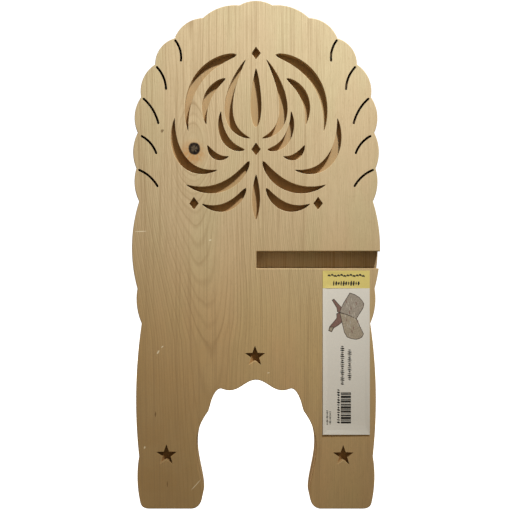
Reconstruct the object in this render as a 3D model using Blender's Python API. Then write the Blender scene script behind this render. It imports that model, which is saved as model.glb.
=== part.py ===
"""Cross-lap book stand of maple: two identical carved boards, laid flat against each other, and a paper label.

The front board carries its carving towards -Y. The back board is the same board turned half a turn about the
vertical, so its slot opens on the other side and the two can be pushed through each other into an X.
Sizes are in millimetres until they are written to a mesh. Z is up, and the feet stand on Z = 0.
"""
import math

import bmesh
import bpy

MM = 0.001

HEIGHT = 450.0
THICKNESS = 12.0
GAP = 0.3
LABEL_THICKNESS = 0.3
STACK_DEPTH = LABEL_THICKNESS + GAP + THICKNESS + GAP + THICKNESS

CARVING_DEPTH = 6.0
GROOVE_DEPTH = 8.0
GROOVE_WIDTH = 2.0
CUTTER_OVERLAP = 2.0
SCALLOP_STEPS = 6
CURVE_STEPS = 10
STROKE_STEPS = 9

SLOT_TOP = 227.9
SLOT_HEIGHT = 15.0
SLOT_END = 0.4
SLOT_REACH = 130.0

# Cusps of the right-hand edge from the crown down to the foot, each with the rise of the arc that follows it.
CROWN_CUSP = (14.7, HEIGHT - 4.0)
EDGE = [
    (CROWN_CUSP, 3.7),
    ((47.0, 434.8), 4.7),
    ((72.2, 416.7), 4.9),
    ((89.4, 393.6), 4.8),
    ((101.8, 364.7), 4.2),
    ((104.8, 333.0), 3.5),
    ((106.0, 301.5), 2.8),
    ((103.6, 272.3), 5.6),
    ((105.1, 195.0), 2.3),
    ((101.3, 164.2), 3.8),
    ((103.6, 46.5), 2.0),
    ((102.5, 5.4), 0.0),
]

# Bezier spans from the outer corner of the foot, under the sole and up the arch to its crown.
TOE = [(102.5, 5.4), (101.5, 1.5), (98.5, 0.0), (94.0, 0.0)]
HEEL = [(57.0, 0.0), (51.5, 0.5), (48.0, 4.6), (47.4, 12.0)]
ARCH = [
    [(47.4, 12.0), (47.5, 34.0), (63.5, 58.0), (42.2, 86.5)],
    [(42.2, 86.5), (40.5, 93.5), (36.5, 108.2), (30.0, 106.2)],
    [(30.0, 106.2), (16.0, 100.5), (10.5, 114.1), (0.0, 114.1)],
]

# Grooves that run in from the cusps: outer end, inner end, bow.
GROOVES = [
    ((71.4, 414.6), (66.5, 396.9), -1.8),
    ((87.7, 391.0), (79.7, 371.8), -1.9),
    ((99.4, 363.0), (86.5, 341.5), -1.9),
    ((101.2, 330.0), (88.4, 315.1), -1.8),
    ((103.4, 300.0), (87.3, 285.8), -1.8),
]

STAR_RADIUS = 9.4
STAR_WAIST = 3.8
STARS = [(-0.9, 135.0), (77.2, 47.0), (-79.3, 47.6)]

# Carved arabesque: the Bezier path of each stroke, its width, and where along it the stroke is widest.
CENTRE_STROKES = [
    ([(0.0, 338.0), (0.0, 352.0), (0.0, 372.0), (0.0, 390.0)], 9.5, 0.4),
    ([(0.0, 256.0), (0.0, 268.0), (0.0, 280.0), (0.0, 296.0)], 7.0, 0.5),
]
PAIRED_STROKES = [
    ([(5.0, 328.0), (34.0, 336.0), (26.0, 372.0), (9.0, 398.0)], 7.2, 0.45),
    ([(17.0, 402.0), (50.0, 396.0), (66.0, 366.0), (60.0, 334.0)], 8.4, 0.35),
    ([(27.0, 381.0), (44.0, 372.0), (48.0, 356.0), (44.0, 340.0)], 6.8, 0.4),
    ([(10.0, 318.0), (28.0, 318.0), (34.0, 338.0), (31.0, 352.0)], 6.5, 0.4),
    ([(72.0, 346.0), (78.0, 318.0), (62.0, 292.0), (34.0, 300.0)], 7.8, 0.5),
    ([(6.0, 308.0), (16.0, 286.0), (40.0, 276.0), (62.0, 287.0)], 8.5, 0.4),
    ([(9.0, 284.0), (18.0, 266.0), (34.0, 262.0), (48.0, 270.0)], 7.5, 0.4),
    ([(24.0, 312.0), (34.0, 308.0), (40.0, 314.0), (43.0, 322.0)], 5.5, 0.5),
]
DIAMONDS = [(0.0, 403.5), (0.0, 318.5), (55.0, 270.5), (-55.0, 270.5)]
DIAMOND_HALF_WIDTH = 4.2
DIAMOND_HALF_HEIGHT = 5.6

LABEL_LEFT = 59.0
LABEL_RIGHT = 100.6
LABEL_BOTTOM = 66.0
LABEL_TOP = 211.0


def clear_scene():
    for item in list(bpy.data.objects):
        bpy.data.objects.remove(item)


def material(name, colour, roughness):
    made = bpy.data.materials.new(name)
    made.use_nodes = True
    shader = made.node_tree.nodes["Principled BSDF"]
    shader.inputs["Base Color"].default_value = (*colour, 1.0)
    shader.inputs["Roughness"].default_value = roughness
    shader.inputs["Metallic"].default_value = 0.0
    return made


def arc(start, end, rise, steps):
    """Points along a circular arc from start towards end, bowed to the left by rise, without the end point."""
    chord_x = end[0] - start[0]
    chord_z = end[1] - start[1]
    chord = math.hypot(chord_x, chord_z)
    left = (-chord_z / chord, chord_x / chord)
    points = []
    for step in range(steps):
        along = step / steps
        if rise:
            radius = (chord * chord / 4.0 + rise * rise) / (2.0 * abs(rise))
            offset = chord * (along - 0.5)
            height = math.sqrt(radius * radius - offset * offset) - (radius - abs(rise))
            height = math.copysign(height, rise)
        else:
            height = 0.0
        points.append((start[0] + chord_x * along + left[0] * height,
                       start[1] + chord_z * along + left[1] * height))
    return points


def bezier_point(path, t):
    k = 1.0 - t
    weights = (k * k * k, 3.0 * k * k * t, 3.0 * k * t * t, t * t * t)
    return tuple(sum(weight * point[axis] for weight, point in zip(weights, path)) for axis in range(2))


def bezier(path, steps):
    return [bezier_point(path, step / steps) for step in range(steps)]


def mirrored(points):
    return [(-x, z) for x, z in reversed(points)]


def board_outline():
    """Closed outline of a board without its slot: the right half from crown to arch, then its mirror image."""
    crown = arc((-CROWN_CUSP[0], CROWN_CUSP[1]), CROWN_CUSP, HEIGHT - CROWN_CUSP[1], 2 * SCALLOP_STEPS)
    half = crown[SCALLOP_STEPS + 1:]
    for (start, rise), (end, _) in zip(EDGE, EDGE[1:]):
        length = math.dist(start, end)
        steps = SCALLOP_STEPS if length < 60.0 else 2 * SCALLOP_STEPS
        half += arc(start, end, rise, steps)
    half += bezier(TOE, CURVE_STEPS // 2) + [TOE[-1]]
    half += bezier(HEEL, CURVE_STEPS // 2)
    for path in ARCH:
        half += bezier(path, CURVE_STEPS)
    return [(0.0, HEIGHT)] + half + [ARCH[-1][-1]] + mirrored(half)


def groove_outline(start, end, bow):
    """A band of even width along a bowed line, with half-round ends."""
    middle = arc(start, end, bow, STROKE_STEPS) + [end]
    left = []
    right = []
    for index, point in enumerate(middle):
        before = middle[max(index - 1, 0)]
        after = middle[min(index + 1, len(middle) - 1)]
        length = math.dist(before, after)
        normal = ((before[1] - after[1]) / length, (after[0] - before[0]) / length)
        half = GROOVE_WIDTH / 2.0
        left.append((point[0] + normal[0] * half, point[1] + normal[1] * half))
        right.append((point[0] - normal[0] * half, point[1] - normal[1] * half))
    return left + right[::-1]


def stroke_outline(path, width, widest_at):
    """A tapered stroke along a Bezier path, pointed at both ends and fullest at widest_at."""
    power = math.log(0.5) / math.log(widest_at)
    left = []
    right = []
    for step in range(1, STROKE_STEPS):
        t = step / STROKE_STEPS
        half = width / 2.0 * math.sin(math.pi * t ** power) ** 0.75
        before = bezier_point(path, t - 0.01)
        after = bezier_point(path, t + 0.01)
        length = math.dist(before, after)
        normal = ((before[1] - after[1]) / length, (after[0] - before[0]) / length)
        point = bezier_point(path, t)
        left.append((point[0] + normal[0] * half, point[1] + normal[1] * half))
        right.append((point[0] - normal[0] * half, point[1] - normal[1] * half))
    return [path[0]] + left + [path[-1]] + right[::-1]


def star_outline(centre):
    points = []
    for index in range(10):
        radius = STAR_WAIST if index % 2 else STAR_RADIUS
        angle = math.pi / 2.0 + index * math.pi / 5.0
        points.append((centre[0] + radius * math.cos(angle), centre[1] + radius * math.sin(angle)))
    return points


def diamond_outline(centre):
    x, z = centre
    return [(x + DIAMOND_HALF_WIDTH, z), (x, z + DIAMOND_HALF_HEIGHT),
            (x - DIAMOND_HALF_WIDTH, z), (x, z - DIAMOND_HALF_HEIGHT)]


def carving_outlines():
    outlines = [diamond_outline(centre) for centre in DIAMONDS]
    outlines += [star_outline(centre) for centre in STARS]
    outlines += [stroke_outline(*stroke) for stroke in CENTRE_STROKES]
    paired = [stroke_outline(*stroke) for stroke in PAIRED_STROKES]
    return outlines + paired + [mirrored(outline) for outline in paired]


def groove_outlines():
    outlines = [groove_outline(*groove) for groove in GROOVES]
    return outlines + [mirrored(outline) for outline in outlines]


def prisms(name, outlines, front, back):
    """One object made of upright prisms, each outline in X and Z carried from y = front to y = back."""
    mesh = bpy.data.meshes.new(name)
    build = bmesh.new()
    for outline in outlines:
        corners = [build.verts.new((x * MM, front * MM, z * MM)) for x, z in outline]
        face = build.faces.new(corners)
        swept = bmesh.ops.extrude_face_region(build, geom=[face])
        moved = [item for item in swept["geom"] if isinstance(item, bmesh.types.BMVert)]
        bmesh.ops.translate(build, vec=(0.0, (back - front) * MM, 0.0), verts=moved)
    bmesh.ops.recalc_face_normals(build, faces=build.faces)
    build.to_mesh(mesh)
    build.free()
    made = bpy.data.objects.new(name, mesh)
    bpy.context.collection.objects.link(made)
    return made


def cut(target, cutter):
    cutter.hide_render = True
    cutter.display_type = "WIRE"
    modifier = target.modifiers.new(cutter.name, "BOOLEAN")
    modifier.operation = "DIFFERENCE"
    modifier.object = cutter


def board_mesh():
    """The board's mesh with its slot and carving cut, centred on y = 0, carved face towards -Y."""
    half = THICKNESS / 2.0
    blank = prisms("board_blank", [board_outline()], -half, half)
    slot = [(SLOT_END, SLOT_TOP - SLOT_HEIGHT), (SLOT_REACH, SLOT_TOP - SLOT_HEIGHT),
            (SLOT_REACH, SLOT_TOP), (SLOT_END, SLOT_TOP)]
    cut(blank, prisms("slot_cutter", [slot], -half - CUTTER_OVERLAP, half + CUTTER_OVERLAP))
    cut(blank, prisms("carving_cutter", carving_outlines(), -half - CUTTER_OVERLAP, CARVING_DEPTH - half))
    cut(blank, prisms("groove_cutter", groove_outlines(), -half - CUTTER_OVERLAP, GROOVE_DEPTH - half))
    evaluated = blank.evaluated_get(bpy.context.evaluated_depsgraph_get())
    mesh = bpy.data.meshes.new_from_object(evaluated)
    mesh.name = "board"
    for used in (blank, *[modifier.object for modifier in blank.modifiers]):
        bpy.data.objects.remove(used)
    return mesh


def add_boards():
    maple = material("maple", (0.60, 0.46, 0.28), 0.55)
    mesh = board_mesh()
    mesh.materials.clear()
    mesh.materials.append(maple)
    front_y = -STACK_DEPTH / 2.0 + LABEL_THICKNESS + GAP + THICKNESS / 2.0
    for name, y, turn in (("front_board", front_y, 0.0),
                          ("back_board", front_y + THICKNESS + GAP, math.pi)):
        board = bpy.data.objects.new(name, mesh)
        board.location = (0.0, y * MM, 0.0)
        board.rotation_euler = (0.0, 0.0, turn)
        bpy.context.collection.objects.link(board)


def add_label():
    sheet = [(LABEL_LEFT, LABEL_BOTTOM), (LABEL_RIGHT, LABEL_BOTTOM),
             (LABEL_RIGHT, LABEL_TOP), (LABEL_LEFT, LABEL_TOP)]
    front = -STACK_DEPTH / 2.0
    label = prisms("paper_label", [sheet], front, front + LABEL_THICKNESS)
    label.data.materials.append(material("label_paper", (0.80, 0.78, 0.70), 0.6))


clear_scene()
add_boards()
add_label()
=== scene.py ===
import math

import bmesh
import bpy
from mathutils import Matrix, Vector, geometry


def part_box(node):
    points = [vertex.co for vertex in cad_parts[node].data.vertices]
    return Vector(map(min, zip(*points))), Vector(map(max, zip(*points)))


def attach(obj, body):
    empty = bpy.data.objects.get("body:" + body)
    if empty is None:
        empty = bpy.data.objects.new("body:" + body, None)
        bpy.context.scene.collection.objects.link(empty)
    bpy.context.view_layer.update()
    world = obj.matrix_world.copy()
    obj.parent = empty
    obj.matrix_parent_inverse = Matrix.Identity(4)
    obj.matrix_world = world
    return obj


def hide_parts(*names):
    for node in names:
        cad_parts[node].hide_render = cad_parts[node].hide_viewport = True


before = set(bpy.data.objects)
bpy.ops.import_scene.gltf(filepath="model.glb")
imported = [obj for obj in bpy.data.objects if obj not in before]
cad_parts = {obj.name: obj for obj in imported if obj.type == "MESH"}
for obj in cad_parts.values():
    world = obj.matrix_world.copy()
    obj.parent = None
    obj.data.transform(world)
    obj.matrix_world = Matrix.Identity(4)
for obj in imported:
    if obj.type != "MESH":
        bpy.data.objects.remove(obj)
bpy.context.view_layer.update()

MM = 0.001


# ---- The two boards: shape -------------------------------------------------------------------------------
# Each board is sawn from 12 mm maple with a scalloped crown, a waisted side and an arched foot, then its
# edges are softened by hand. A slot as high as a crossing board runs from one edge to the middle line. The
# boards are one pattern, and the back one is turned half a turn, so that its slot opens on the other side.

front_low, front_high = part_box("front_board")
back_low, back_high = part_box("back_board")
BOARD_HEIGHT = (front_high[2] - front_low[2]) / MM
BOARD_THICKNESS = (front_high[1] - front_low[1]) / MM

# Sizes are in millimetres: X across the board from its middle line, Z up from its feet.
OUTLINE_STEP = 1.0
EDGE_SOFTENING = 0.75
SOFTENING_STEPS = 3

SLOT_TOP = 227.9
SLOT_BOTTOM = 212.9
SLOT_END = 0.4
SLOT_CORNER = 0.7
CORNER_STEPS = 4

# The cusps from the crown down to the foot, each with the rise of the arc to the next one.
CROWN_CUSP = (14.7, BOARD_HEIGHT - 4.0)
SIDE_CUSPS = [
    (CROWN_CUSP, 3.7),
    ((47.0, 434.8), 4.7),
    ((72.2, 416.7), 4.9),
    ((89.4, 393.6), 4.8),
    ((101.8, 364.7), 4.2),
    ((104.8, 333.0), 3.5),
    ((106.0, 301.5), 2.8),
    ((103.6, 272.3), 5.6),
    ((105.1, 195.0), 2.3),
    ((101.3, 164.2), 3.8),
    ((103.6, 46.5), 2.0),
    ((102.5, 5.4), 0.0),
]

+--

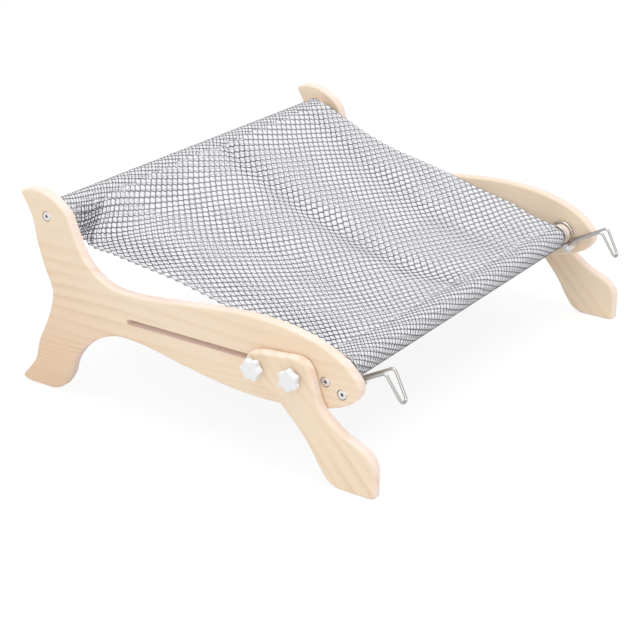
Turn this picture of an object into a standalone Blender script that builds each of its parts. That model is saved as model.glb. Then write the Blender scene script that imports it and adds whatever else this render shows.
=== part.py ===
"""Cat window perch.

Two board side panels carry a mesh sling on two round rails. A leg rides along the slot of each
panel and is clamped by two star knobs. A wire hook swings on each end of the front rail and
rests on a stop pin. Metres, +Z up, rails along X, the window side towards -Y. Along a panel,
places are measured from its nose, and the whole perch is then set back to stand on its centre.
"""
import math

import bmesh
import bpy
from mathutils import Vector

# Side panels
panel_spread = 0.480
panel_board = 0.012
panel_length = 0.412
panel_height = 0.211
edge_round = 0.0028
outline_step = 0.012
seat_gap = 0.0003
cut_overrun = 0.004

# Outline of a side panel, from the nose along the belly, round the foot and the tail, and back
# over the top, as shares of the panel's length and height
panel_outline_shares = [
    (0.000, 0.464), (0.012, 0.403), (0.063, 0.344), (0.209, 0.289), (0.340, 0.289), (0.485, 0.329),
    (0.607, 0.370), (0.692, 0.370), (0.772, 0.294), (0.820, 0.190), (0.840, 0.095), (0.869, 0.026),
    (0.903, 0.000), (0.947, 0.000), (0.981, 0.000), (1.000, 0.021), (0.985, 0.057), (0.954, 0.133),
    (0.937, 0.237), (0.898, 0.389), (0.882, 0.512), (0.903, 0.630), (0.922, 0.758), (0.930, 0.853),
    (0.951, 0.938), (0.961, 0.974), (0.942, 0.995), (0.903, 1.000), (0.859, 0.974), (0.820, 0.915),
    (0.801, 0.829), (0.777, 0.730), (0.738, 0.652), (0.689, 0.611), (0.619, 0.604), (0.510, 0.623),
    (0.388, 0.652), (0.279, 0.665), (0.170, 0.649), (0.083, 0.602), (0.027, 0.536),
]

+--

From the records above, print exactly the lines that run from the line with "0.78, 0.70), 0.6))" to the line with "for node in", inclusive.

    label.data.materials.append(material("label_paper", (0.80, 0.78, 0.70), 0.6))


clear_scene()
add_boards()
add_label()
=== scene.py ===
import math

import bmesh
import bpy
from mathutils import Matrix, Vector, geometry


def part_box(node):
    points = [vertex.co for vertex in cad_parts[node].data.vertices]
    return Vector(map(min, zip(*points))), Vector(map(max, zip(*points)))


def attach(obj, body):
    empty = bpy.data.objects.get("body:" + body)
    if empty is None:
        empty = bpy.data.objects.new("body:" + body, None)
        bpy.context.scene.collection.objects.link(empty)
    bpy.context.view_layer.update()
    world = obj.matrix_world.copy()
    obj.parent = empty
    obj.matrix_parent_inverse = Matrix.Identity(4)
    obj.matrix_world = world
    return obj


def hide_parts(*names):
    for node in names:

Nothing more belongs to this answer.